One of my favourite food researchers, Dr Brian Wansink at Cornell University, turned his attention to food in paintings through history, to see what it reveals about family meals across centuries.
His team looked at 140 paintings of family meals from five countries, over a span of 500 years and analysed how often specific foods were shown. They found art doesn't imitate life.
The researchers reported: "Frequently depicted foods are not frequently eaten foods.
"The bias of either the artists or the patrons seems to have been in the direction of painting either special or aspirational foods, or aesthetically pleasing foods.
"Many of the frequently painted foods do not appear to reflect what historians commonly believe to have been eaten.
Instead, these paintings tended to feature meals with either food items that may have been aspirational for the family who commissioned the painting or items that the painter considered would be aesthetically pleasing to the viewer."
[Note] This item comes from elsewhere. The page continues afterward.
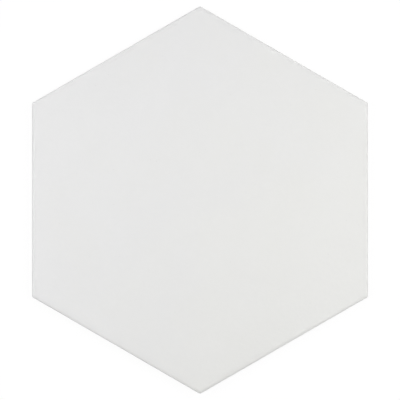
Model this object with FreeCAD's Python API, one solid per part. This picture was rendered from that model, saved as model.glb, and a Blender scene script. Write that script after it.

In other words, the people commissioning the paintings wanted to impress friends and the artists wanted to paint what looked cool.
So although the most commonly consumed protein was poultry, the most commonly painted protein was seafood. A lobster is cooler than a chicken.
You could say nothing much has changed. As one of my fellow diners remarked, if she posted photos of her everyday family food, it'd be an endless parade of brown and white spaghetti bolognaise.
It's worth keeping this in mind as we are scrolling social media.
It can be inspiring to follow wellness bloggers who post gorgeous shots of themselves in their activewear, with their perfect acai smoothie bowls.
But it shouldn't make us feel bad.
I guarantee those images don't reflect their reality.
No one (seriously) lives and eats that way all the time. We shouldn't feel bad that we don't, either.